* Aim of the task *
Make an exact copy of the lines below.

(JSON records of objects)
+---+
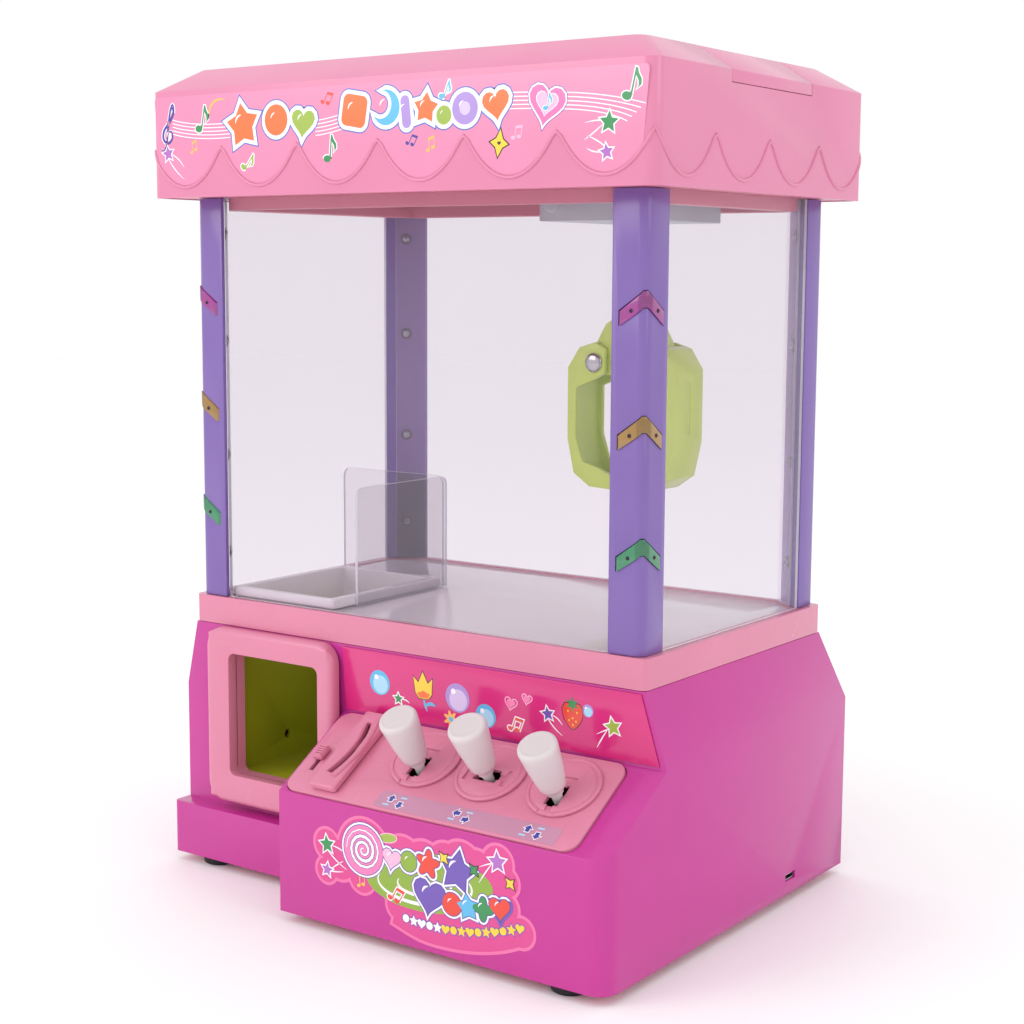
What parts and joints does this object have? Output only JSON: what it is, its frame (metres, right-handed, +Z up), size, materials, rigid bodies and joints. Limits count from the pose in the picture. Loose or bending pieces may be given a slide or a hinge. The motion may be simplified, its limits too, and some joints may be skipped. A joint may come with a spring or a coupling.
{
  "type": "claw crane machine",
  "caption": "Table-top toy claw crane: clear cabin under a scalloped canopy, a claw on a travelling trolley, tilting levers, a coin slot and a prize compartment with a chute.",
  "frame": {"origin": "middle of the bounding box's footprint, on the surface that the feet stand on", "axes": "+Z up along the longest side, -Y towards the player, +X to the player's right"},
  "size_m": [0.268, 0.2061, 0.37],
  "materials": {
    "light_pink": "moulded light pink plastic, semi-gloss",
    "magenta": "moulded magenta plastic, glossy",
    "hot_pink_print": "printed hot pink insert with bubbles, hearts and stars",
    "deep_pink": "inner pink parts, satin",
    "purple": "moulded purple plastic, semi-gloss",
    "lime": "moulded lime plastic, satin",
    "white": "white plastic, satin",
    "pale": "pale grey-white plastic, glossy",
    "grey": "grey plastic, satin",
    "rubber": "black rubber",
    "steel": "bright steel",
    "board": "green circuit board",
    "cord": "twisted white cord",
    "clear": "clear plastic sheet",
    "lens_magenta": "tinted clear lens",
    "lens_amber": "tinted clear lens",
    "lens_green": "tinted clear lens"
  },
  "bodies": {
    "cabinet": {"base_shell": "magenta", "battery_cover": "magenta", "bottom_plate": "deep_pink", "canopy_liner": "deep_pink", "coin_channel": "deep_pink", "foot_front_left": "rubber", "foot_front_right": "rubber", "foot_rear_left": "rubber", "foot_rear_right": "rubber", "speaker": "rubber", "deck_frame": "light_pink", "prize_bezel": "light_pink", "control_panel": "light_pink", "guide_disc_left": "light_pink", "guide_disc_middle": "light_pink", "guide_disc_right": "light_pink", "coin_slot_bezel": "light_pink", "canopy_shell": "light_pink", "play_floor": "pale", "prize_chute": "pale", "chute_fence_side": "clear", "chute_fence_rear": "clear", "window_front": "clear", "window_rear": "clear", "window_left": "clear", "window_right": "clear", "prize_box": "lime", "front_art_panel": "hot_pink_print", "pillar_front_left": "purple", "pillar_front_right": "purple", "pillar_rear_left": "purple", "pillar_rear_right": "purple", "lamp_left_upper": "lens_magenta", "lamp_left_middle": "lens_amber", "lamp_left_lower": "lens_green", "lamp_right_upper": "lens_magenta", "lamp_right_middle": "lens_amber", "lamp_right_lower": "lens_green", "usb_socket": "steel", "rail_left": "steel", "rail_right": "steel", "circuit_board": "board"},
    "roof_lid": {"roof_lid": "light_pink"},
    "lever_left": {"lever_stem_left": "white", "lever_grip_left": "white"},
    "lever_middle": {"lever_stem_middle": "white", "lever_grip_middle": "white"},
    "lever_right": {"lever_stem_right": "white", "lever_grip_right": "white"},
    "power_switch": {"power_switch": "light_pink"},
    "bridge": {"bridge_beam": "grey"},
    "trolley": {"trolley_housing": "grey", "winch_motor": "steel", "claw_cord": "cord"},
    "winch": {"winch_drum": "white"},
    "claw": {"claw_head": "lime", "claw_pin_left": "steel", "claw_pin_right": "steel"},
    "jaw_left": {"claw_jaw_left": "lime"},
    "jaw_right": {"claw_jaw_right": "lime"}
  },
  "joints": [
    {"name": "roof_lid_hinge", "type": "hinge", "parent": "cabinet", "child": "roof_lid", "pos_m": [0.0411, 0.015, 0.3689], "axis": [0, -1, 0], "range_deg": [0, 95]},
    {"name": "lever_left_tilt", "type": "hinge", "parent": "cabinet", "child": "lever_left", "pos_m": [0.026, -0.07583, 0.06423], "axis": [1, 0, 0], "range_deg": [-12, 12], "stiffness_Nm_per_rad": 0.05},
    {"name": "lever_middle_tilt", "type": "hinge", "parent": "cabinet", "child": "lever_middle", "pos_m": [0.06, -0.0737, 0.06554], "axis": [0, 0.8522, 0.5232], "range_deg": [-12, 12], "stiffness_Nm_per_rad": 0.05},
    {"name": "lever_right_tilt", "type": "hinge", "parent": "cabinet", "child": "lever_right", "pos_m": [0.0962, -0.07626, 0.06397], "axis": [1, 0, 0], "range_deg": [-12, 12], "stiffness_Nm_per_rad": 0.05},
    {"name": "power_switch_slide", "type": "slide", "parent": "cabinet", "child": "power_switch", "axis": [0, 0.8522, 0.5232], "range_m": [-0.0065, 0]},
    {"name": "bridge_travel", "type": "slide", "parent": "cabinet", "child": "bridge", "axis": [0, 1, 0], "range_m": [-0.044, 0.0175]},
    {"name": "trolley_travel", "type": "slide", "parent": "bridge", "child": "trolley", "axis": [1, 0, 0], "range_m": [-0.137, 0.0155]},
    {"name": "claw_lift", "type": "slide", "parent": "trolley", "child": "claw", "axis": [0, 0, 1], "range_m": [-0.052, 0.018], "deforming": ["claw_cord"]},
    {"name": "winch_spin", "type": "hinge", "parent": "trolley", "child": "winch", "pos_m": [0.061, 0.035, 0.3115], "axis": [1, 0, 0], "range_deg": [-176, 506]},
    {"name": "jaw_right_swing", "type": "hinge", "parent": "claw", "child": "jaw_right", "pos_m": [0.075, 0.0285, 0.2404], "axis": [0, -1, 0], "range_deg": [0, 22]},
    {"name": "jaw_left_swing", "type": "hinge", "parent": "claw", "child": "jaw_left", "pos_m": [0.047, 0.0285, 0.2404], "axis": [0, -1, 0], "range_deg": [-22, 0]}
  ],
  "couplings": [
    {"joint": "winch_spin", "follows": "claw_lift", "rad_per_m": -169.49},
    {"joint": "jaw_left_swing", "follows": "jaw_right_swing", "ratio": -1}
  ]
}
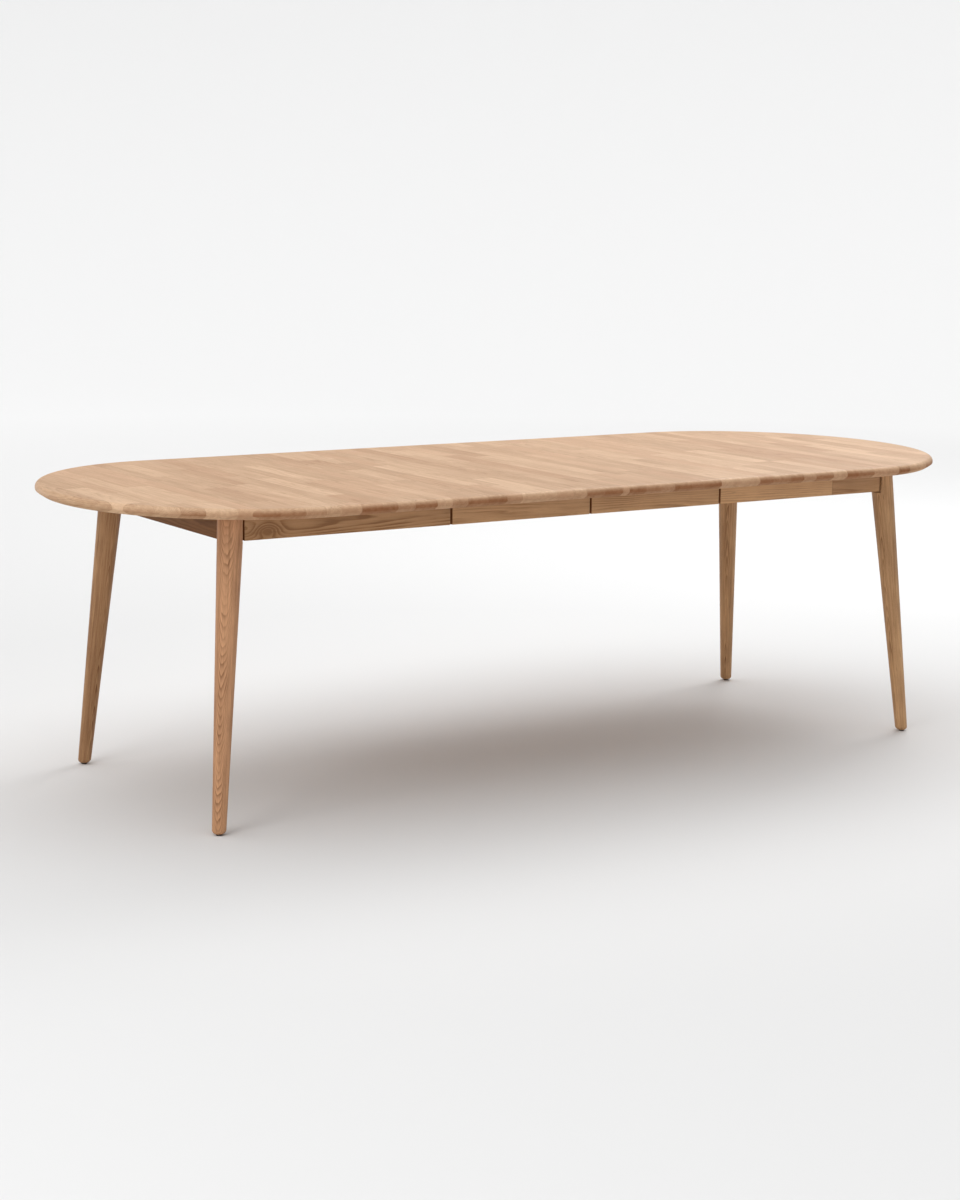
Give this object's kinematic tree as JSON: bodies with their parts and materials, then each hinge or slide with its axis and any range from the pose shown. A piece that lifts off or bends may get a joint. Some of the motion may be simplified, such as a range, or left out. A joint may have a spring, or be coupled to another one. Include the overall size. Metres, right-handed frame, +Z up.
+---+
* Written reply *
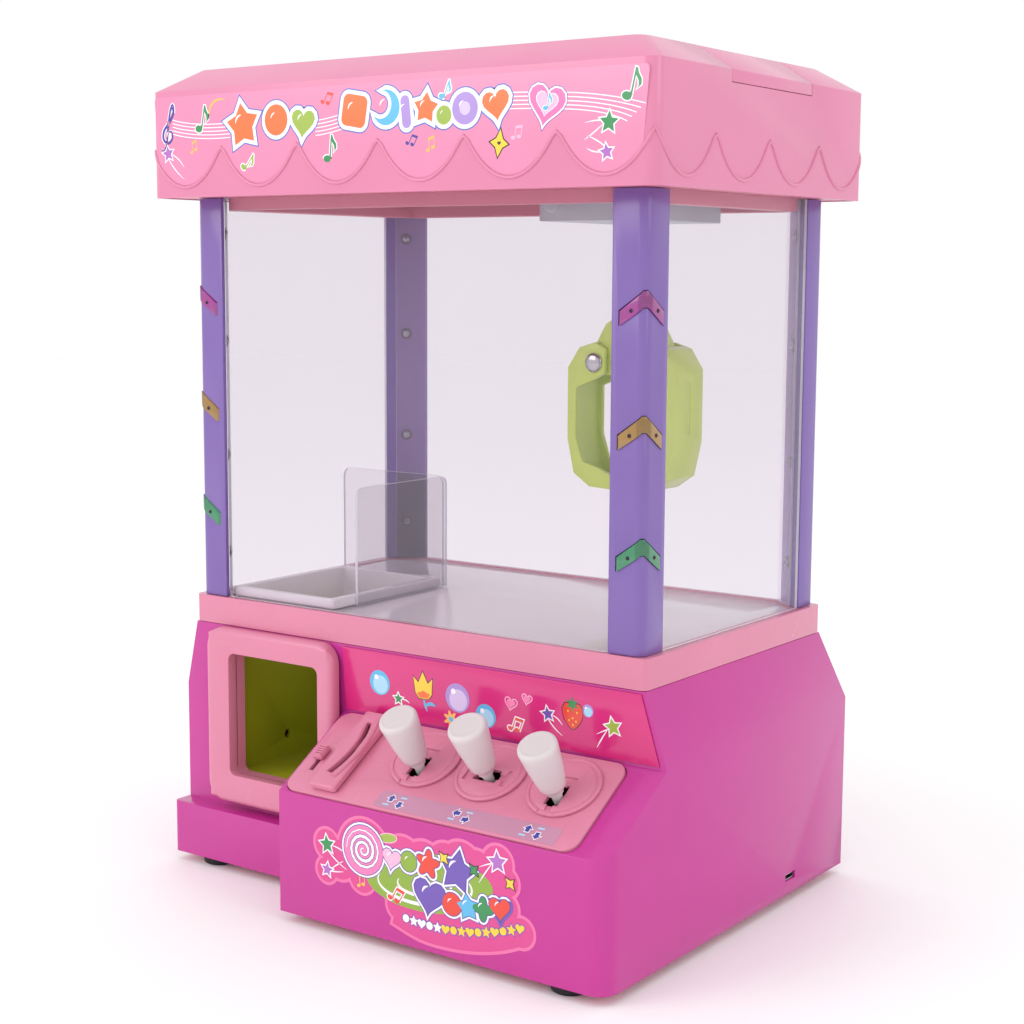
What parts and joints does this object have? Output only JSON: what it is, its frame (metres, right-handed, +Z up), size, materials, rigid bodies and joints. Limits count from the pose in the picture. Loose or bending pieces may be given a slide or a hinge. The motion may be simplified, its limits too, and some joints may be skipped. A joint may come with a spring or a coupling.
{
  "type": "claw crane machine",
  "caption": "Table-top toy claw crane: clear cabin under a scalloped canopy, a claw on a travelling trolley, tilting levers, a coin slot and a prize compartment with a chute.",
  "frame": {"origin": "middle of the bounding box's footprint, on the surface that the feet stand on", "axes": "+Z up along the longest side, -Y towards the player, +X to the player's right"},
  "size_m": [0.268, 0.2061, 0.37],
  "materials": {
    "light_pink": "moulded light pink plastic, semi-gloss",
    "magenta": "moulded magenta plastic, glossy",
    "hot_pink_print": "printed hot pink insert with bubbles, hearts and stars",
    "deep_pink": "inner pink parts, satin",
    "purple": "moulded purple plastic, semi-gloss",
    "lime": "moulded lime plastic, satin",
    "white": "white plastic, satin",
    "pale": "pale grey-white plastic, glossy",
    "grey": "grey plastic, satin",
    "rubber": "black rubber",
    "steel": "bright steel",
    "board": "green circuit board",
    "cord": "twisted white cord",
    "clear": "clear plastic sheet",
    "lens_magenta": "tinted clear lens",
    "lens_amber": "tinted clear lens",
    "lens_green": "tinted clear lens"
  },
  "bodies": {
    "cabinet": {"base_shell": "magenta", "battery_cover": "magenta", "bottom_plate": "deep_pink", "canopy_liner": "deep_pink", "coin_channel": "deep_pink", "foot_front_left": "rubber", "foot_front_right": "rubber", "foot_rear_left": "rubber", "foot_rear_right": "rubber", "speaker": "rubber", "deck_frame": "light_pink", "prize_bezel": "light_pink", "control_panel": "light_pink", "guide_disc_left": "light_pink", "guide_disc_middle": "light_pink", "guide_disc_right": "light_pink", "coin_slot_bezel": "light_pink", "canopy_shell": "light_pink", "play_floor": "pale", "prize_chute": "pale", "chute_fence_side": "clear", "chute_fence_rear": "clear", "window_front": "clear", "window_rear": "clear", "window_left": "clear", "window_right": "clear", "prize_box": "lime", "front_art_panel": "hot_pink_print", "pillar_front_left": "purple", "pillar_front_right": "purple", "pillar_rear_left": "purple", "pillar_rear_right": "purple", "lamp_left_upper": "lens_magenta", "lamp_left_middle": "lens_amber", "lamp_left_lower": "lens_green", "lamp_right_upper": "lens_magenta", "lamp_right_middle": "lens_amber", "lamp_right_lower": "lens_green", "usb_socket": "steel", "rail_left": "steel", "rail_right": "steel", "circuit_board": "board"},
    "roof_lid": {"roof_lid": "light_pink"},
    "lever_left": {"lever_stem_left": "white", "lever_grip_left": "white"},
    "lever_middle": {"lever_stem_middle": "white", "lever_grip_middle": "white"},
    "lever_right": {"lever_stem_right": "white", "lever_grip_right": "white"},
    "power_switch": {"power_switch": "light_pink"},
    "bridge": {"bridge_beam": "grey"},
    "trolley": {"trolley_housing": "grey", "winch_motor": "steel", "claw_cord": "cord"},
    "winch": {"winch_drum": "white"},
    "claw": {"claw_head": "lime", "claw_pin_left": "steel", "claw_pin_right": "steel"},
    "jaw_left": {"claw_jaw_left": "lime"},
    "jaw_right": {"claw_jaw_right": "lime"}
  },
  "joints": [
    {"name": "roof_lid_hinge", "type": "hinge", "parent": "cabinet", "child": "roof_lid", "pos_m": [0.0411, 0.015, 0.3689], "axis": [0, -1, 0], "range_deg": [0, 95]},
    {"name": "lever_left_tilt", "type": "hinge", "parent": "cabinet", "child": "lever_left", "pos_m": [0.026, -0.07583, 0.06423], "axis": [1, 0, 0], "range_deg": [-12, 12], "stiffness_Nm_per_rad": 0.05},
    {"name": "lever_middle_tilt", "type": "hinge", "parent": "cabinet", "child": "lever_middle", "pos_m": [0.06, -0.0737, 0.06554], "axis": [0, 0.8522, 0.5232], "range_deg": [-12, 12], "stiffness_Nm_per_rad": 0.05},
    {"name": "lever_right_tilt", "type": "hinge", "parent": "cabinet", "child": "lever_right", "pos_m": [0.0962, -0.07626, 0.06397], "axis": [1, 0, 0], "range_deg": [-12, 12], "stiffness_Nm_per_rad": 0.05},
    {"name": "power_switch_slide", "type": "slide", "parent": "cabinet", "child": "power_switch", "axis": [0, 0.8522, 0.5232], "range_m": [-0.0065, 0]},
    {"name": "bridge_travel", "type": "slide", "parent": "cabinet", "child": "bridge", "axis": [0, 1, 0], "range_m": [-0.044, 0.0175]},
    {"name": "trolley_travel", "type": "slide", "parent": "bridge", "child": "trolley", "axis": [1, 0, 0], "range_m": [-0.137, 0.0155]},
    {"name": "claw_lift", "type": "slide", "parent": "trolley", "child": "claw", "axis": [0, 0, 1], "range_m": [-0.052, 0.018], "deforming": ["claw_cord"]},
    {"name": "winch_spin", "type": "hinge", "parent": "trolley", "child": "winch", "pos_m": [0.061, 0.035, 0.3115], "axis": [1, 0, 0], "range_deg": [-176, 506]},
    {"name": "jaw_right_swing", "type": "hinge", "parent": "claw", "child": "jaw_right", "pos_m": [0.075, 0.0285, 0.2404], "axis": [0, -1, 0], "range_deg": [0, 22]},
    {"name": "jaw_left_swing", "type": "hinge", "parent": "claw", "child": "jaw_left", "pos_m": [0.047, 0.0285, 0.2404], "axis": [0, -1, 0], "range_deg": [-22, 0]}
  ],
  "couplings": [
    {"joint": "winch_spin", "follows": "claw_lift", "rad_per_m": -169.49},
    {"joint": "jaw_left_swing", "follows": "jaw_right_swing", "ratio": -1}
  ]
}
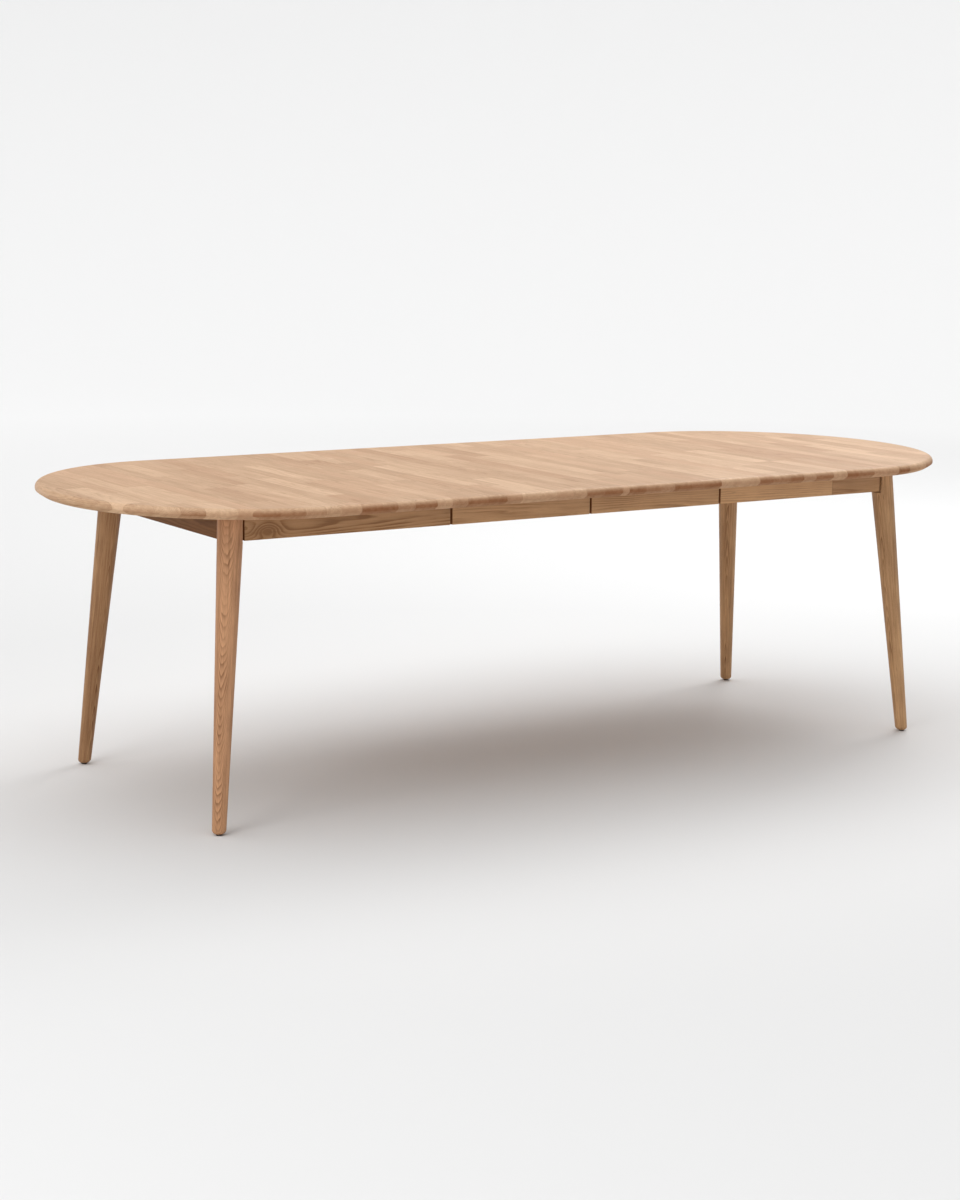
Give this object's kinematic tree as JSON: bodies with their parts and materials, then each hinge or slide with its axis and any range from the pose shown. A piece that lifts off or bends may get a joint. Some of the motion may be simplified, such as a range, or left out. A joint may have a spring, or be coupled to another one. Include the overall size. Metres, right-handed frame, +Z up.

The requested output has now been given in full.